Ground Chicken Tortellini
Tortellini is pasta shaped in the form of rings and resembles a women’s navel to a large extent. No doubt they get the unusual name of ‘belly button’. They come stuffed with an assortment of meat and cheese. Sautéed vegetables can make a healthy alternative for meal filling without letting you compromise with the flavors French or Italian bread and a fresh salad by its side and you are set for a hearty and luscious meal for lunch or dinner. The soft creaminess of the tortellini creates an elegant and plush harmony with the delicious filling of ground chicken along with other meats and turns this filled pasta into an ultimate gastronomic indulgence. Tortellini has its roots set in Emilia-Romagna region of Italy and forms an integral part of Italian food culture. Savoring tortellini in capon broth on the day of Christmas is a cherished custom in central and north Italy. Nowadays, industry-made tortellini is available in the markets. But they often turn out to be thick and overtly chewy unlike traditional homemade ones. Though, making the tortellini at home might turn out to be laborious and call for lot of skills, but once you have mastered the art, the splendid end result is worth all the trouble. So conjure up your own tortellini and amaze every one with your cooking skills.
- 150 gm prosciutto crudo
- 200 gm ground chicken
- 150 gm mortadella
- 2 eggs
- 200 gm grated Parmesan cheese
- Grated nutmeg
- Few sprigs of fresh rosemary, finely chopped
- 1 garlic clove, minced
- Salt and pepper
- Freshly made thin sheets of egg pasta
- Marinate the ground chicken with garlic, rosemary, salt and pepper for 2 hours or more.
- Melt butter over medium heat and sauté the marinated ground chicken until cooked through.
- Transfer the pieces to the blender along with the prosciutto and mortadella and blend until you get an even mixture.
- Add the cheese, egg and nutmeg, blend into a smooth and dense paste.

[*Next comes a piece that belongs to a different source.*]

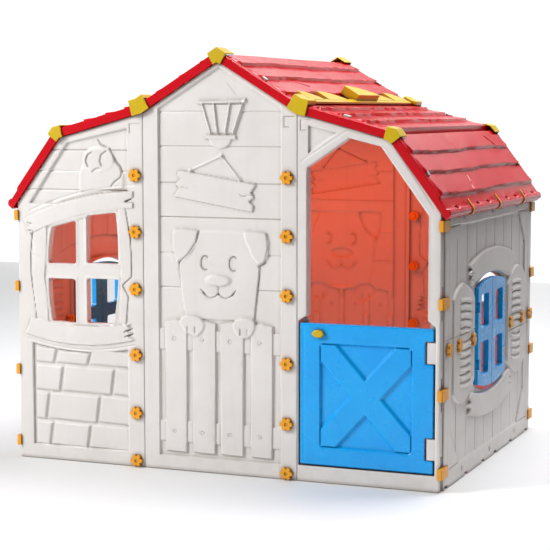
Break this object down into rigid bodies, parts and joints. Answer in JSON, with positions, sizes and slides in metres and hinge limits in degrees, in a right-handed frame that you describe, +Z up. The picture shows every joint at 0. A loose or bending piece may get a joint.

- Shift it to a bowl and let it chill in the refrigerator. While you make the pasta.
- Spread the pasta over a flat, floured surface.
- Slice them into small squares.
- Place small portions of the filling at the middle of each square.
- Pull one end of the square and pull it over the filling near to the other end, making a triangle.
- Take the ends at the triangle base and twist them around your index finger, into a ring, and seal the ends by pressing with your fingers.
- Boil the filled pasta in salted water until they turn soft and are cooked properly.
- Serve along with an equally delicious sauce.